- December 01, 2001, David J. Bentley Jr., RBS Technologies
The May issue of TECHNOLOGY REVIEW had a brief article with the heading “Edible Wraps.” It described a new edible film made at the Agricultural Research Service of the US Dept. of Agriculture in Albany, CA, saying, “With the increasing demand for healthy snacks, manufacturers are grappling with ways to keep them fresh longer.”
The film can extend the shelf life of fresh foods, prevent them from turning brown, and make the packaging more recyclable. The film is a product of pureed fruits and vegetables fried and formed into a thin sheet of opaque film. More work will involve fortifying the film with tasty nutrients and adding lipids to make it more water-resistant. Some food companies have an interest in the product, and it could be available in supermarkets sometime in 2002.
This development of an edible film may not signal the immediate demise of PE, PP, polyester, and the other common packaging materials in use today. It does indicate that packaging will continue to evolve. Consumers are used to purchasing packaged food items. Users also are sophisticated enough to want better packaging so the contents are fresher, tastier, and more attractive. These requirements mean the components of packaging materials must provide improved barrier and other properties.
On initial consideration, pureed fruits and vegetables may not seem to be the ideal base from which to make a packaging film. However, delving deeper into the concept may reveal that it is an excellent idea.
Besides package requirements that relate to keeping a food in its most edible state, what is the next most important need today? Few people would deny this is package disposal.
The proliferation of packaging has made disposal a huge global problem. With no regard for others, consumers often will toss an empty package onto the ground or floor. Witness the litter along roads and on the floors of movie theaters. Respectable consumers that dispose of packaging properly also contribute to the need for adequate recycling techniques and the accumulation in landfills of materials that can decompose very slowly.
Neither littering nor recycling would be concerns with an edible package; the consumer would simply eat the package. A judicious choice of edible package and contents by a food packaging company could perhaps result in a total, complementary system.

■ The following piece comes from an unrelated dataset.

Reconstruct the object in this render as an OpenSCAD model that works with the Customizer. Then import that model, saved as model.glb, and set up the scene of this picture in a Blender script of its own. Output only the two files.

Edible films are only one answer to the long-term demand for better packaging materials. Other approaches could be water-soluble films, films that spontaneously decompose at a specified temperature or range of temperatures, etc. Obviously, the first film would not provide water resistance, and the second film would not offer heat resistance. Or would they?
The trick to their success would be having them perform with all the necessary packaging properties of strength, barrier, resistance, etc. Their unique ability would come into play only under a very specific window of conditions. Tricky? Yes. Impossible? No. Someone will revolutionize the packaging industry in this way some day, similar to the first step by the Agricultural Research Service on the way to an edible wrap.
What we can learn from this report on edible wraps is that packaging will change. Those who lead the change will reap rewards and profits. Those who go along with the change will remain in business. Those who ignore the possibility of change will be out of business.
Converters may have a special interest in the use of the new edible wrap. When a converter now makes a web product that he cannot sell, he usually must “eat” certain costs associated with making the bad material. Additional costs might accrue from the delay induced by being unable to ship good material to a customer, disposal of the rejected material, etc. Most such costs could disappear when converting an edible wrap. Extra costs would simply be the liquid refreshments needed to accompany a party for the workers who made the bad material as they eat the mistake.